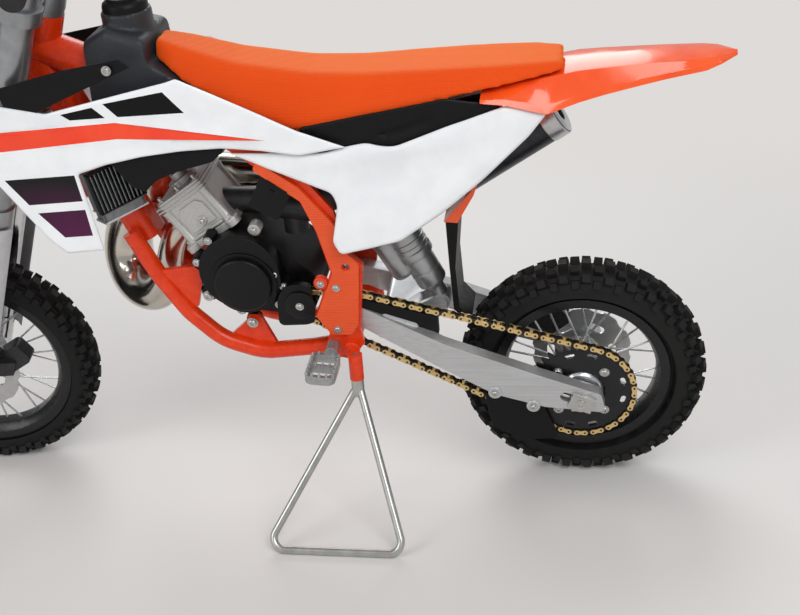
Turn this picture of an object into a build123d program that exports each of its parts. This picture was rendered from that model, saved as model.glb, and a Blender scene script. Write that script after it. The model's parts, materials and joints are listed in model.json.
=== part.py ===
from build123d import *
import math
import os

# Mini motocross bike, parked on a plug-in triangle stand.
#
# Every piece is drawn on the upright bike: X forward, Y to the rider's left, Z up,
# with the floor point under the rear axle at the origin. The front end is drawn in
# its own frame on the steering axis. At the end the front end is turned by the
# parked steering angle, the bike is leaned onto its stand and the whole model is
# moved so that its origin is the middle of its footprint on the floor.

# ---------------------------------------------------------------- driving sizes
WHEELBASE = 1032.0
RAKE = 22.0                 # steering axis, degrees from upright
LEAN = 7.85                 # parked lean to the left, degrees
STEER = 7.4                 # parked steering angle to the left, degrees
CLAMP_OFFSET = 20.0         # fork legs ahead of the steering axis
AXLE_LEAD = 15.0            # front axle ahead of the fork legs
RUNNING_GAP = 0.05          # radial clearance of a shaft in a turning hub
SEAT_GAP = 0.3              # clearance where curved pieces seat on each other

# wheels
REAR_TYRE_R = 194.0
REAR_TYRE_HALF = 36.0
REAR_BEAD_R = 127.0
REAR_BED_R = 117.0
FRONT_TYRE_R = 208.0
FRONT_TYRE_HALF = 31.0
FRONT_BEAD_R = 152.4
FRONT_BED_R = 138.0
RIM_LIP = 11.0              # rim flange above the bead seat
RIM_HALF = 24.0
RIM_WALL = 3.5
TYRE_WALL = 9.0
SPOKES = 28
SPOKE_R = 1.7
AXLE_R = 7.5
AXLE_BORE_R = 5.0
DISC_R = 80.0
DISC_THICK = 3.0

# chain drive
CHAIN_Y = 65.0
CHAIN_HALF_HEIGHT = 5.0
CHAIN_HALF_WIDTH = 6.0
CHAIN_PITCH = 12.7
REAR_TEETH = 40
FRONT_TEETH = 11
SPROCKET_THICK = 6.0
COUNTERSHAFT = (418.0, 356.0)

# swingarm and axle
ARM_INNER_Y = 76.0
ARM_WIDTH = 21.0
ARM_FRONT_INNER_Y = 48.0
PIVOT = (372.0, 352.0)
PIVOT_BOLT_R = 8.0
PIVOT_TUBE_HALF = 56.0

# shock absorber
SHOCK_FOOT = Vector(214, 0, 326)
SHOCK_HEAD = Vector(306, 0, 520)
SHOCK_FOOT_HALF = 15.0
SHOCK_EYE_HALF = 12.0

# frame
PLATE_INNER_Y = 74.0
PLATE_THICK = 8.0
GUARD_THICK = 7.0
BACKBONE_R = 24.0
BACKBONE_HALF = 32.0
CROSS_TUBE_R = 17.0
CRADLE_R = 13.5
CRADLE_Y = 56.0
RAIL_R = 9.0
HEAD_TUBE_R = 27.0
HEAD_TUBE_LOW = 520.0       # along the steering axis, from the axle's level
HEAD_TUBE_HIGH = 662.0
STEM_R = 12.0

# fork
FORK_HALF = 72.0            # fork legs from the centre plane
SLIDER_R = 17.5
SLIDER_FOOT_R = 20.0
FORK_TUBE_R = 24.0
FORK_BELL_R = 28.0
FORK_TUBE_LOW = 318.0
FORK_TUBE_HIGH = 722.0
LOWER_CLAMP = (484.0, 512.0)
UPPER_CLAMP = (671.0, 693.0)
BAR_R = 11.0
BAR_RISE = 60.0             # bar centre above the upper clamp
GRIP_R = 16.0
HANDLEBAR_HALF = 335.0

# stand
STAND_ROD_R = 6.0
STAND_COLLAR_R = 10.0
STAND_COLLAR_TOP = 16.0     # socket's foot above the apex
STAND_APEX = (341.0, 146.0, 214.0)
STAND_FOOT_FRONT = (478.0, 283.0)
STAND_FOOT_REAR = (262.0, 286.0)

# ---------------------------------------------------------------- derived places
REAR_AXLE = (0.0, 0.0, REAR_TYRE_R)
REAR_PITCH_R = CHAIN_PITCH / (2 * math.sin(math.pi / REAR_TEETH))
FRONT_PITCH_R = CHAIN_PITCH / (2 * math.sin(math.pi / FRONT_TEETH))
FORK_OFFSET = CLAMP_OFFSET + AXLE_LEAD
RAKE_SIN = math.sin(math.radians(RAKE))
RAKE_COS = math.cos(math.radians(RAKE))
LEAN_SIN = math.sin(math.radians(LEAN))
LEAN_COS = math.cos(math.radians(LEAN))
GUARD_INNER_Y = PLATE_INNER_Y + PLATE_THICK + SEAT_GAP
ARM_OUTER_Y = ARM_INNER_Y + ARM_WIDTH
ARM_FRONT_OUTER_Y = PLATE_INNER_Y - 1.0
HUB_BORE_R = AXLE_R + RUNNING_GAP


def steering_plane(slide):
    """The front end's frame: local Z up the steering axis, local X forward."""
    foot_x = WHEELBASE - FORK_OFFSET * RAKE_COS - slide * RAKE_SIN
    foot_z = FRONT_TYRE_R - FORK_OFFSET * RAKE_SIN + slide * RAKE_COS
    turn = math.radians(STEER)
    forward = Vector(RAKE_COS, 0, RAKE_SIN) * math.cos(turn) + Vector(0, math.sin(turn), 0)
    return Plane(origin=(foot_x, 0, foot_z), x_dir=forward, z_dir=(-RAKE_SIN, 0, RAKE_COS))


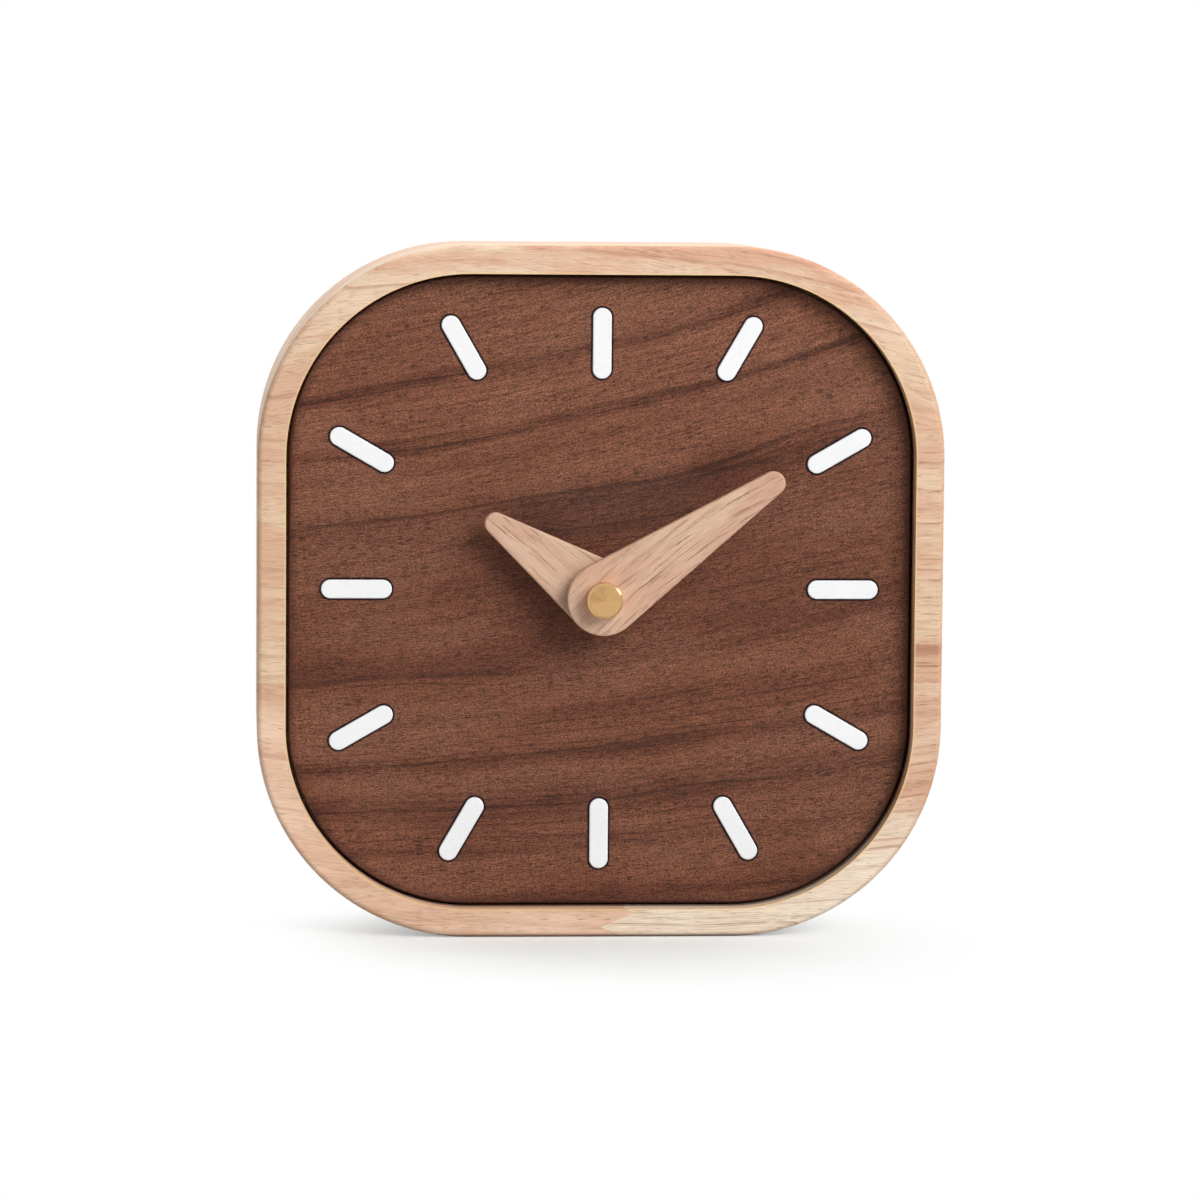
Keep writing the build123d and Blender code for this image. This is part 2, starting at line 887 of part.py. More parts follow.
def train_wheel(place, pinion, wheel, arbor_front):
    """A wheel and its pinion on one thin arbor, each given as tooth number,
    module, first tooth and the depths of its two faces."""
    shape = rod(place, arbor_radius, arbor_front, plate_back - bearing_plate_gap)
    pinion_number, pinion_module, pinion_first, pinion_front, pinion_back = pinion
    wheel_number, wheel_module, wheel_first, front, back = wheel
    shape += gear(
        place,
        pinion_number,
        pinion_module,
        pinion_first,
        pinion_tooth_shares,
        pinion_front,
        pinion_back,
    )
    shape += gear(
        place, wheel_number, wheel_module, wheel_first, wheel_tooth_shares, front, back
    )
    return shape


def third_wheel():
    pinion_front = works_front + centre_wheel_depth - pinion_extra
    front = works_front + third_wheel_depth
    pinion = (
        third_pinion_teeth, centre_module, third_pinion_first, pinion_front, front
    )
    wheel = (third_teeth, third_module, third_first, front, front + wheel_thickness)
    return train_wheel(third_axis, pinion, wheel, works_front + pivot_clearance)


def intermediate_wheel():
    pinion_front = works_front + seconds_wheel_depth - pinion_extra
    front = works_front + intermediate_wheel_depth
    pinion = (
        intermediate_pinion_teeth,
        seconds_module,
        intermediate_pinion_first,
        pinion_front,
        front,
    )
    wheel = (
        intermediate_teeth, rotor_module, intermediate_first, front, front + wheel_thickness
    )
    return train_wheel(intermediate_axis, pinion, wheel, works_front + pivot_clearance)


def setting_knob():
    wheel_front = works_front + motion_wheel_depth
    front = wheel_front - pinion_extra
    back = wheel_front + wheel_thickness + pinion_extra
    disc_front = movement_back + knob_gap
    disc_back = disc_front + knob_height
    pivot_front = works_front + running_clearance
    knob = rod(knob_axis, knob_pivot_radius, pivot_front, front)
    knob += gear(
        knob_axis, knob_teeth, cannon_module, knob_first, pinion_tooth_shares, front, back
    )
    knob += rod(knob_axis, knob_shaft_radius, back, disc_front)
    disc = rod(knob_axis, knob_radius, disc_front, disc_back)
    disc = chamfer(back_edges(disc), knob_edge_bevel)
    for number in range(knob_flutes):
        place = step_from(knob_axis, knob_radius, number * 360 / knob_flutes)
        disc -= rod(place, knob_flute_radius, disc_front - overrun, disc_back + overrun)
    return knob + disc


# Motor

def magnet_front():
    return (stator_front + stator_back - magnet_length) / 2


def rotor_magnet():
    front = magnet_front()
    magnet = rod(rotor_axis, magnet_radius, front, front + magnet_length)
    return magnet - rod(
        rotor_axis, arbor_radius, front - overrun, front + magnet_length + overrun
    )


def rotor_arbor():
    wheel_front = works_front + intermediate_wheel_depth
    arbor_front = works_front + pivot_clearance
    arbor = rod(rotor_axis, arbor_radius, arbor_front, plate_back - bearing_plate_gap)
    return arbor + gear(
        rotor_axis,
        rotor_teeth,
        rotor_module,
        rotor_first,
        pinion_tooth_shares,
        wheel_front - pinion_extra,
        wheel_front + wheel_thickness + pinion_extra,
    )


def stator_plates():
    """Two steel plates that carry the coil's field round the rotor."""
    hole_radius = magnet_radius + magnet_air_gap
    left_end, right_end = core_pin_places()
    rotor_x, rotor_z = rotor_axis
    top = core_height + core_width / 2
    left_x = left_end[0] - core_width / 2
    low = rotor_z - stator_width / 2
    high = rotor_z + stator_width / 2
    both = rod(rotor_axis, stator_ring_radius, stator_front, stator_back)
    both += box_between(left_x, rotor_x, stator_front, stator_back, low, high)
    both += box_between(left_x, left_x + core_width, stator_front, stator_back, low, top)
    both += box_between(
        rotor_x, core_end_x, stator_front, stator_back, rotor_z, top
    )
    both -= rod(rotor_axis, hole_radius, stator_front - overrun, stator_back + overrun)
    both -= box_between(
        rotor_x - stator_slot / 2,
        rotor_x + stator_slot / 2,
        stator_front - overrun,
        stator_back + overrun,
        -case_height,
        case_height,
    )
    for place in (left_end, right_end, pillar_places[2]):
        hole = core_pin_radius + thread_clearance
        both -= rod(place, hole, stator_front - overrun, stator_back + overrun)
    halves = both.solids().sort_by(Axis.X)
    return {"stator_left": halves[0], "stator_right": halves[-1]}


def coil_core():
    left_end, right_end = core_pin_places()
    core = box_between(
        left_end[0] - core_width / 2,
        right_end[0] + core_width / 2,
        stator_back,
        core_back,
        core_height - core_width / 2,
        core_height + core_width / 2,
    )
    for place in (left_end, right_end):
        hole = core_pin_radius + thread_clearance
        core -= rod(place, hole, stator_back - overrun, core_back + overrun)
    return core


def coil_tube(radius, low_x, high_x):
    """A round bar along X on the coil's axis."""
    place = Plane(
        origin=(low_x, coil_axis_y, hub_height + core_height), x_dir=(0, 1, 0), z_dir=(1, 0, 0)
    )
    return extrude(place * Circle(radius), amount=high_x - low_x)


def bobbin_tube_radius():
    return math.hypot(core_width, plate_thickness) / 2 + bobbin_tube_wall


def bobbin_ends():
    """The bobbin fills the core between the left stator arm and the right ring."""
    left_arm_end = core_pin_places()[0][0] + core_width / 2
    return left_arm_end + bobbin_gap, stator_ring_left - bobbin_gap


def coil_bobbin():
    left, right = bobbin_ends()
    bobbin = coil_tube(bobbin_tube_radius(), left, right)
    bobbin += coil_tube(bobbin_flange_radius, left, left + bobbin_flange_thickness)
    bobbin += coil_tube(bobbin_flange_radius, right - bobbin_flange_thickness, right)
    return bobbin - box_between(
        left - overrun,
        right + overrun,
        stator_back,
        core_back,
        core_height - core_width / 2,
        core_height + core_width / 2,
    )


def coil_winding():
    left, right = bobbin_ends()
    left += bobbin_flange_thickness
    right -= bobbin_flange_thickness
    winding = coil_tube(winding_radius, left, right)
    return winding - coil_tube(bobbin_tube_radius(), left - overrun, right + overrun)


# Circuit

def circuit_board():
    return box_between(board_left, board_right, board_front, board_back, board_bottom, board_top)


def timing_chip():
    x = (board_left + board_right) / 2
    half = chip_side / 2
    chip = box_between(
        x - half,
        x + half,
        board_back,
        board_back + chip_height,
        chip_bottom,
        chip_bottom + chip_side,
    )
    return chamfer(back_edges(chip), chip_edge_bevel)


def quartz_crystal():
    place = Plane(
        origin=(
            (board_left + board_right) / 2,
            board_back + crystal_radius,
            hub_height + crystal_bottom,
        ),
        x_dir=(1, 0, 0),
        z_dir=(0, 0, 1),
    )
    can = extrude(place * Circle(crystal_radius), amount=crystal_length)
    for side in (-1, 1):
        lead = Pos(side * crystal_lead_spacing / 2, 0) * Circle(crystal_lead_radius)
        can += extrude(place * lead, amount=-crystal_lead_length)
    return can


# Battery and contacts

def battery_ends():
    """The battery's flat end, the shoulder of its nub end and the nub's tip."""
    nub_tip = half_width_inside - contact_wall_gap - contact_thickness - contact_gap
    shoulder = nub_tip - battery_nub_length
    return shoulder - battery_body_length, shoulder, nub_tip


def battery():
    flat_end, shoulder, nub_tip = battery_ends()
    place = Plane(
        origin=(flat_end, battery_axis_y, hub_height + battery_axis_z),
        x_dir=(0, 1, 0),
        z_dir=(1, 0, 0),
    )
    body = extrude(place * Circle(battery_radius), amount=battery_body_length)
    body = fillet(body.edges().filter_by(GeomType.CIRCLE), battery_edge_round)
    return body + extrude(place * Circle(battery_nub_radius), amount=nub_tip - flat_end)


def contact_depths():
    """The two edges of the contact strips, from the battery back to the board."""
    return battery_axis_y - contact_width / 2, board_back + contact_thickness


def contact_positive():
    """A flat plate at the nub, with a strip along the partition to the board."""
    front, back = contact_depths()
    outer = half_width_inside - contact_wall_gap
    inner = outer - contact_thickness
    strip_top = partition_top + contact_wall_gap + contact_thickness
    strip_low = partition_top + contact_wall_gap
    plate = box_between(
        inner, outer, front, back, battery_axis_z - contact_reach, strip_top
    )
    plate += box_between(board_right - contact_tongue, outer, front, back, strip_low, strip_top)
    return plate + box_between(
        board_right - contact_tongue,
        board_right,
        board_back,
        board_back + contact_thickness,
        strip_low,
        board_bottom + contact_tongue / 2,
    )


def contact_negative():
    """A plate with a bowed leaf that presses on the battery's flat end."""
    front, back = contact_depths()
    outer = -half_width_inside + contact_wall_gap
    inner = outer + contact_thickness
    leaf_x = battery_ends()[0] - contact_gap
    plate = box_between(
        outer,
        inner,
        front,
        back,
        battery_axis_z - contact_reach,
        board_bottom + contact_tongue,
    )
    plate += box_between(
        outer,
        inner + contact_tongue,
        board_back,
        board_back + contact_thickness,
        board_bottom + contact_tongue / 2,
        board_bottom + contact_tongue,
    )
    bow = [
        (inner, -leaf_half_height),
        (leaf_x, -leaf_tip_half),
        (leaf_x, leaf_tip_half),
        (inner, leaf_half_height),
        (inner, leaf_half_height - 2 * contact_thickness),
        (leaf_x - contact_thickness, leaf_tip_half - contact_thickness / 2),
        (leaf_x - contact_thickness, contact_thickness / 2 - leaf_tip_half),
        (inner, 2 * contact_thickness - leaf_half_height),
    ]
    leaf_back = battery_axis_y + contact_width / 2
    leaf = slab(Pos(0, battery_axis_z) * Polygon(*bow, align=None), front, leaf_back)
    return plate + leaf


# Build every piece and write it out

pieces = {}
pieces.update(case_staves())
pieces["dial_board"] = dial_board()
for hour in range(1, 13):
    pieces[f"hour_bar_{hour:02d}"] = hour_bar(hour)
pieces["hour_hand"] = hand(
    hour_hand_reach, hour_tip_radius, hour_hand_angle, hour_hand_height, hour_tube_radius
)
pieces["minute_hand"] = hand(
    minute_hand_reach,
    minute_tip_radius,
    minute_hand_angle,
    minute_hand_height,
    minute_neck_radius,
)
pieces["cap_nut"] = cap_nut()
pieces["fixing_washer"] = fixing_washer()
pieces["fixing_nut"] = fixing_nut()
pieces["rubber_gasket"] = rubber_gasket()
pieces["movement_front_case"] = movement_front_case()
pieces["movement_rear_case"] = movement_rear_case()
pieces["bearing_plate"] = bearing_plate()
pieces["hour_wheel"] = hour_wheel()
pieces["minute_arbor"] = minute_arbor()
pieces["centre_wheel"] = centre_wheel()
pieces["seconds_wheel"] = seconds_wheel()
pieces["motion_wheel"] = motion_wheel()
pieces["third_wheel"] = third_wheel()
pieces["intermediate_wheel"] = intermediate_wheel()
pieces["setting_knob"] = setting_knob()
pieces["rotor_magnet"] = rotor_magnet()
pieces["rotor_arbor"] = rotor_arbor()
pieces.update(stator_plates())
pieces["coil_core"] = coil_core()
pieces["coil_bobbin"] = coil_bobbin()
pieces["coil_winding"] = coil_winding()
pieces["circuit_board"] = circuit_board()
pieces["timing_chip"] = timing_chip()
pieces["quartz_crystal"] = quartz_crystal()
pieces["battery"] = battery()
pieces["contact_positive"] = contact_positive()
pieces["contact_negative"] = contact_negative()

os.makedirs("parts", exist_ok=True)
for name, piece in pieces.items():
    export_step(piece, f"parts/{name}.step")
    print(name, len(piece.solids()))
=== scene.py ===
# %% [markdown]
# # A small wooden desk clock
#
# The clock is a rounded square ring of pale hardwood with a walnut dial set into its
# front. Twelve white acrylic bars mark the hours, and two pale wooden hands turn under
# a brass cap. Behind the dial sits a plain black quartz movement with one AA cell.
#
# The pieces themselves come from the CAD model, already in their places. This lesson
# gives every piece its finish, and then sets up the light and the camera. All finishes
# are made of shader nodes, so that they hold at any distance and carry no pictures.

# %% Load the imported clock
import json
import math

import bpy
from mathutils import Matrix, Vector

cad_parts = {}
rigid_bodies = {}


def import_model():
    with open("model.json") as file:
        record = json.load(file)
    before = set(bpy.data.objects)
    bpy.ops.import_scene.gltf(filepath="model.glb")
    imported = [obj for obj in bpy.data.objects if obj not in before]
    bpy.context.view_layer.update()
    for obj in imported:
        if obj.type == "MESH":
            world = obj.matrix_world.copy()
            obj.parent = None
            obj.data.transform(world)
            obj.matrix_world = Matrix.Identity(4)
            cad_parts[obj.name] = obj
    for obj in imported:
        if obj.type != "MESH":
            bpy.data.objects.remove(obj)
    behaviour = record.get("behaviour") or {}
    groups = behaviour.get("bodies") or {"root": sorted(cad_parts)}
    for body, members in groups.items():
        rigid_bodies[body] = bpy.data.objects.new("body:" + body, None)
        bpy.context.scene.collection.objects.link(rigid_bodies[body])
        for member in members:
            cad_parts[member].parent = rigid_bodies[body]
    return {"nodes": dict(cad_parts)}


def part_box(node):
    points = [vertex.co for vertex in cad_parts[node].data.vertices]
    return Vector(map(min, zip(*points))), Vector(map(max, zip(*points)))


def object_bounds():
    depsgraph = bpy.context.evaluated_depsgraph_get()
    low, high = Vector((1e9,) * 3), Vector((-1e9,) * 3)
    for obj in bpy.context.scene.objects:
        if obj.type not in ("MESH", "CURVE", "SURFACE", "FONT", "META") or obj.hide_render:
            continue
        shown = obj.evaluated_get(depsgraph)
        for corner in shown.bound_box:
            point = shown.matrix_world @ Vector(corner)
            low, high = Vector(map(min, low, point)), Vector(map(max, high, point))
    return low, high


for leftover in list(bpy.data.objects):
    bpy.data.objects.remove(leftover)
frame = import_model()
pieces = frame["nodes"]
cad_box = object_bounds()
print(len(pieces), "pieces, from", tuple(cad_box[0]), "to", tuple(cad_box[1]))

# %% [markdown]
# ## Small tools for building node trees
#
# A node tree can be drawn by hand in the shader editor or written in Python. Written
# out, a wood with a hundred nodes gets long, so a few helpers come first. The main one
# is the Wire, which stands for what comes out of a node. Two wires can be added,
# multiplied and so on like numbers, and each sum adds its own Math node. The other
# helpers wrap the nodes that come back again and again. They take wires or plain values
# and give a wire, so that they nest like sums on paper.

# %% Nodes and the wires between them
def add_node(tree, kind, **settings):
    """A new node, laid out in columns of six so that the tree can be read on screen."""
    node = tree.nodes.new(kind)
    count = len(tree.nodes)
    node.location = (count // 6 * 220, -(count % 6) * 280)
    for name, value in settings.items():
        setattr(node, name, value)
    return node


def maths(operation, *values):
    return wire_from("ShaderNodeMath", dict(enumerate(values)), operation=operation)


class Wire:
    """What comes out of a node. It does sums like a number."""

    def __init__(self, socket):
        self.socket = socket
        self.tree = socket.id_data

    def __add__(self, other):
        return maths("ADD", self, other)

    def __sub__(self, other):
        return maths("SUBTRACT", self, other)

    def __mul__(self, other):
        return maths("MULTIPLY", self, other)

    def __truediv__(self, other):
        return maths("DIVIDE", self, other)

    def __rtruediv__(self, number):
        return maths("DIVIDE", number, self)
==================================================
Quote, with nothing altered, all lines from the start of the entries to the line that carries "# moved so that", inclusive.

Reply:
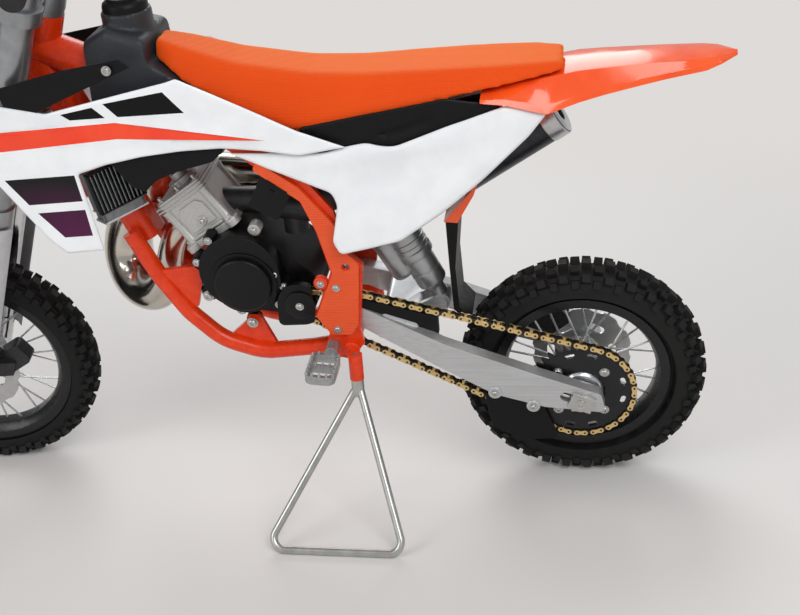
Turn this picture of an object into a build123d program that exports each of its parts. This picture was rendered from that model, saved as model.glb, and a Blender scene script. Write that script after it. The model's parts, materials and joints are listed in model.json.
=== part.py ===
from build123d import *
import math
import os

# Mini motocross bike, parked on a plug-in triangle stand.
#
# Every piece is drawn on the upright bike: X forward, Y to the rider's left, Z up,
# with the floor point under the rear axle at the origin. The front end is drawn in
# its own frame on the steering axis. At the end the front end is turned by the
# parked steering angle, the bike is leaned onto its stand and the whole model is
# moved so that its origin is the middle of its footprint on the floor.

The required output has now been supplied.